Fa la differenza essere sul posto, dunque.
È molto importante perché si è vicini al luogo in cui sono stati commessi i reati per i sopralluoghi. E la giustizia è vicina ai familiari delle vittime, che riempiono le aule durante il processo. C'è un gran trasferimento di conoscenza. Credo che la comunità internazionale dovesse ai cambogiani questo processo. Negli anni '70, quando ci sono stati quei crimini tremendi, nulla si è detto perché i Khmer rossi erano considerati rivoluzionari di sinistra e per questo giustificati: sono morte, di stenti e malattie, un milione e mezzo di persone su una popolazione di otto milioni. Volevano che la Cambogia diventasse un'enorme cooperativa agricola. I leader non si pentono di niente tutt'oggi, il loro agire era giustificato dall'obiettivo che stavano perseguendo: sostengono di non aver realizzato il loro progetto per colpa di spie del Vietnam e oppositori.

Di cosa si occuperà?
Del processo ai leader politici: persone con dottorato alla Sorbona, che hanno avuto contatto con la cultura democratica occidentale. Erano quattro, arrestati nel 2007, tenuti in un centro di detenzione speciale vicino alla Corte. Di questi uno è morto e uno ha l'alzheimer. Rimangono, dunque, il vice di Pol Pot, Nuon Chea, detto compagno numero due, e il Capo di Stato della Kampuchea Democratica (nome ufficiale della Cambogia tra il 1976 e il 1979, ndr) Khieu Samphan. A supporto dell'ufficio legale lavorerò con altri due colleghi dell'Onu e quattro cambogiani.

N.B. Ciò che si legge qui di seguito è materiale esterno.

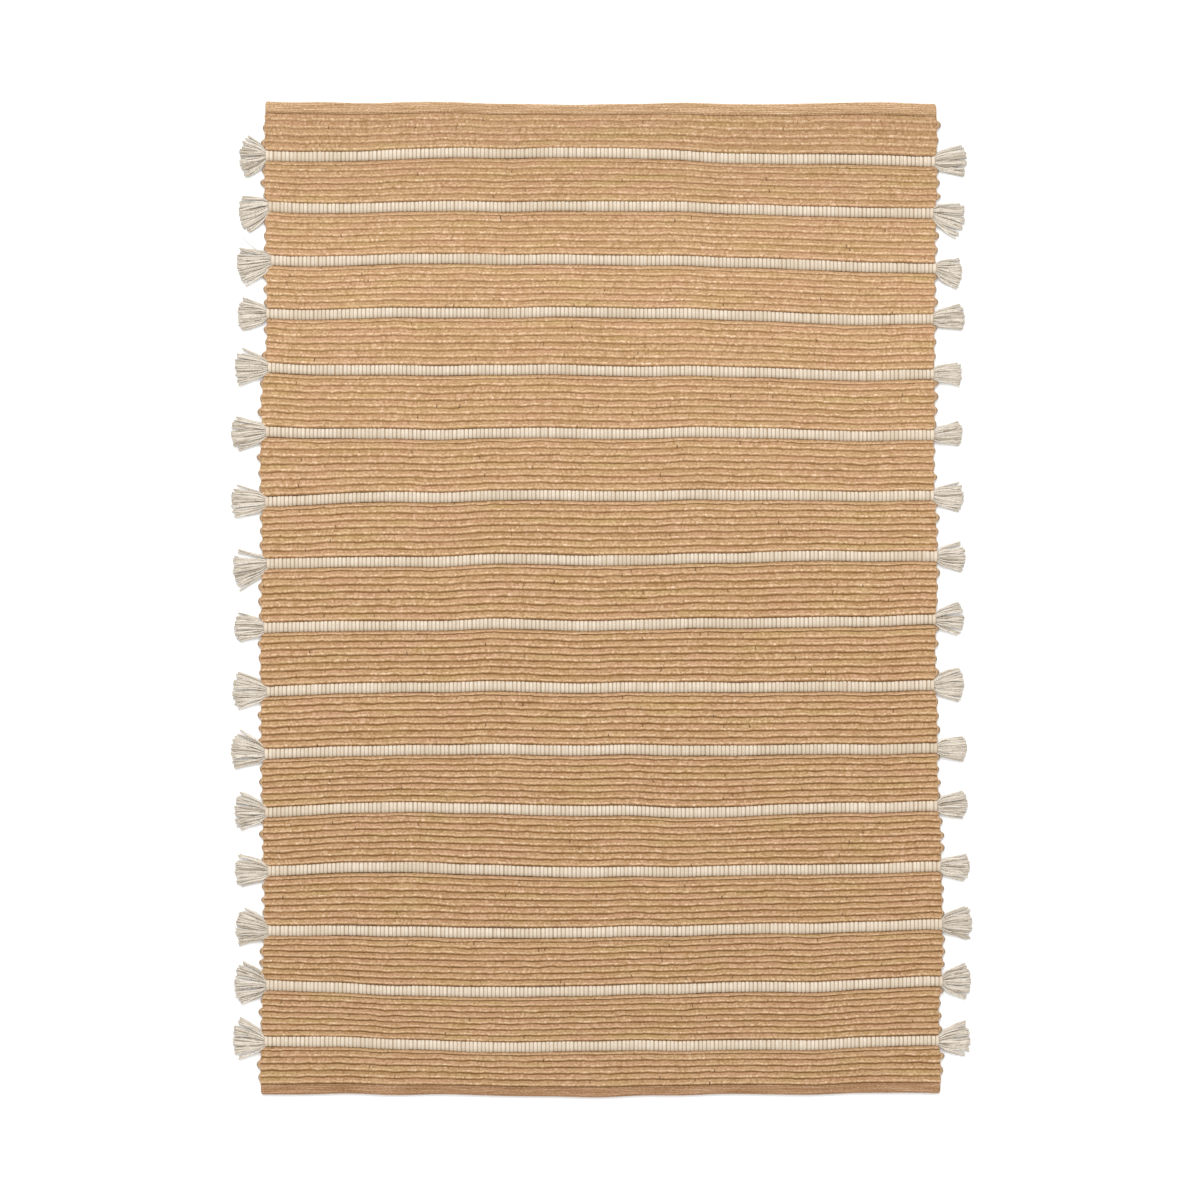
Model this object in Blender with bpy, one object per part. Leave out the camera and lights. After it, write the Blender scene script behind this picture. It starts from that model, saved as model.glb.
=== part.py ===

Il nostro compito sarà scrivere materialmente le sentenze, fare ricerche giuridiche, assistenza in udienza e capiterà di dover fare da pacieri tra i giudici: in totale sette, anche in questo caso tre dell'Onu e quattro cambogiani.

Com'è arrivato un incarico così prestigioso?
Un percorso iniziato dopo la laurea. Ho avuto la fortuna di vincere il dottorato, esperienza che mi ha portato a Berlino in un centro di ricerca sui crimini internazionali importante. Ho cominciato a studiare frequentando dei corsi di specializzazione e master e i convegni come relatore.

C'era già l'intenzione di lavorare nell'ambito dei diritti umani?
Sì, mi sembra di aver un impatto più incisivo sulla realtà, al contrario del diritto, che spesso sembra materia astratta. E da quando sono in Comune me ne sono reso conto ancora di più e per questo mi dispiace andarmene. Abituato all'ambiente accademico dove si insegna, si scrivono articoli, si commenta ciò che esce di nuovo, fare le cose come amministratore dove sei nato e sentire il calore della gente mi ha riempito l'anima, un'esperienza incredibile.

Dunque dispiace lasciare?
Mi dispiace da matti. Spero di tornare tra due anni e poter portare le competenze acquisite a beneficio della comunità.